David Bennent
When
he was a twelve-year-old boy, David Bennent played Oskar Matzerath in Guenter
Grass’ film, “Tin Drum.” The role made him internationally famous.
STERN:
At that time you were 1.14m. And
today?
BENNENT:
Right now I am 1.55 m, like many other adults.
And I am still growing.
STERN:
Did you recognize yourself the last time you saw the ' tin drum '?
BENNENT:
That was at least ten years ago. I
have better things to do than watch old movies.
Also, I do not have a television. I
do not have a place for such an ugly box in my dwelling.
STERN:
What is located in your dwelling?
BENNENT:
As little as possible. Presently,
my sister Anne lives there. She is having a baby and is on a visit in Paris.
STERN:
In one seductive scene, you slip under your nanny’s bedsheet, pour
lemonade powder in her bellybutton, and then lick it off of her stomach.
That is quite a hot scene for a twelve-year-old boy ...
BENNENT:
Why? Children already know
everything by the age of ten. It
was fun for me.
STERN:
Was difficult for you to be a small boy, David?
BENNENT:
Sometimes I came home crying. Children
can be so brutal. My father said,
do not go. So I didn’t go
anymore. From then my mother taught me in homeschooling.
STERN:
On the Greek island Mykonos, where you spent your childhood?
BENNENT:
Yes, also. We’d been there for many years, because we had very little
money and our family could live one month there with one hundred Marks in a hut
at the beach. Very simple, but beautiful. Anne
and I ran around halfnaked in the summer, in the winter in dirty clothes.
But we constantly traveled because my father’s occupation, as an actor,
made us like vagabonds.
STERN:
Did you want to become an actor because of that?
BENNENT:
No. First, I wanted to become a cook, then a baker and then a horse
Jockey. My father had always warned me away from the plays as a total
occupation. But I got stuck somehow. The
theatre was simply present in our family: in books, in discussions, at the
midday table.
STERN:
After starring in films with Lee Marvin and Tom Cruise you only did
theatre. Were you typecast in films
as a “dwarf” actor?
BENNENT:
No, but the film offers were uninteresting. Sex and violence do not interest me. In the theatre I feel good.

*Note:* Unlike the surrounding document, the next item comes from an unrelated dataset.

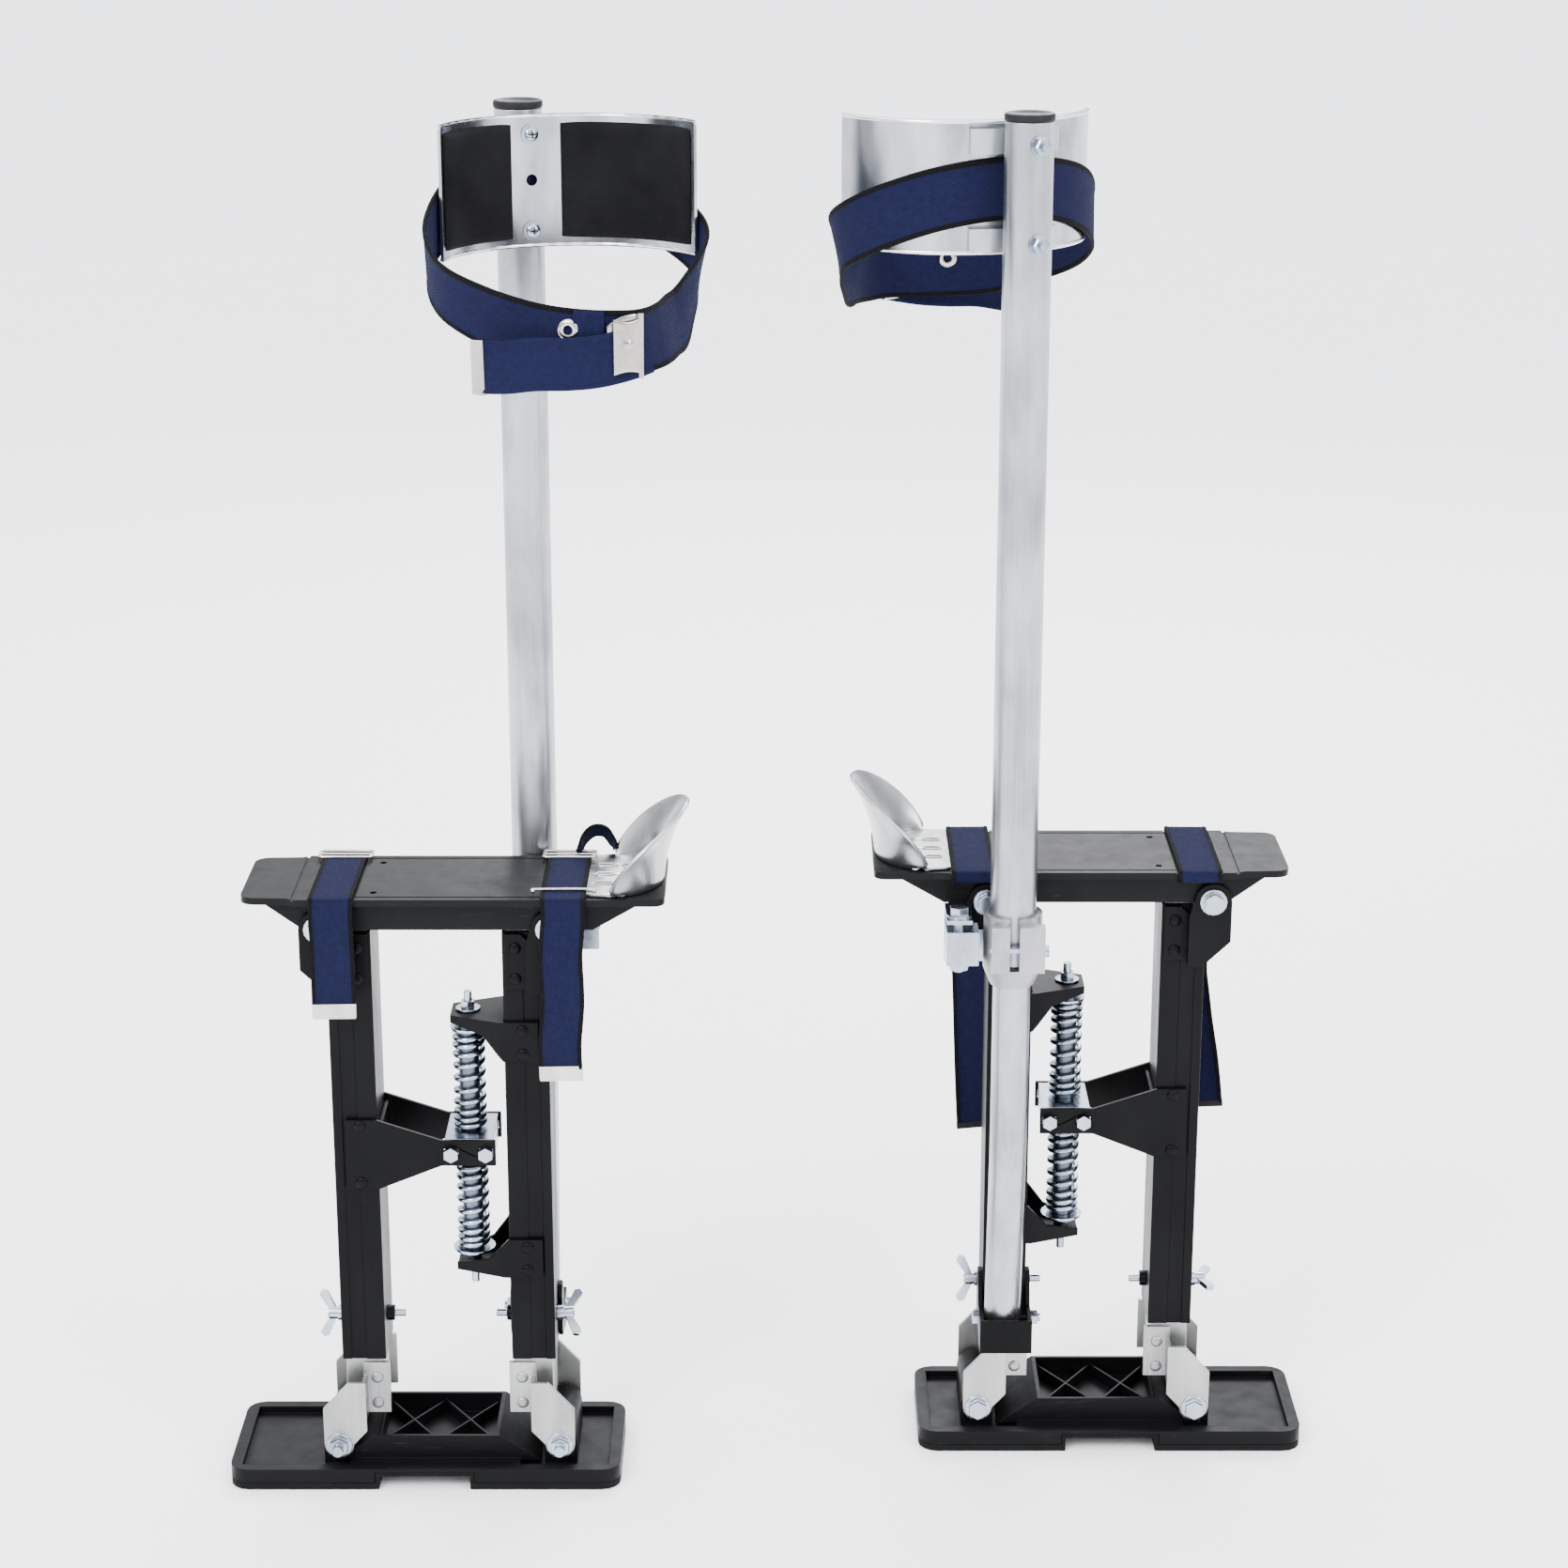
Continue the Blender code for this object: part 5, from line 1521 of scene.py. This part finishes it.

As long as I can play Shakespeare’s fools, it is enough to live on.
STERN:
What comes next?
BENNENT:
In August, I go to Japan, then Taiwan, and then Johannesburg for two months.
We will be performing the play ' The Man Who Mistook his Wife for a Hat.
And someone finally made me a good offer to star in a motion picture. The
Chilean director Marcelo Lagos, who lives in Stuttgart, wants to make a film in
Havanna. It has great scenery, and finally it is a movie without sex and
brutality.
STERN:
No dwarf role?
BENNENT:
No. I throw such offers into the trashcan immediately, anyway. I will
play a photographer, who admires an alchoholic Bolero singer in Havanna.
The role fits me. Like the photographer, I also oscillate around the world.
He lives in a self-made hut on the roof of an old house, and when I was
young, so did we. The Stuttgart
dancer Benito Marcelino plays the son of the singer and Ben Becker a German
tourist, who dies on Cuba.
STERN:
When do you start?
BENNENT:
As soon as Marcelo Lagos has the money.
A film without guns and naked women is difficult to finance.
The cinema dares nothing more meaningful these days.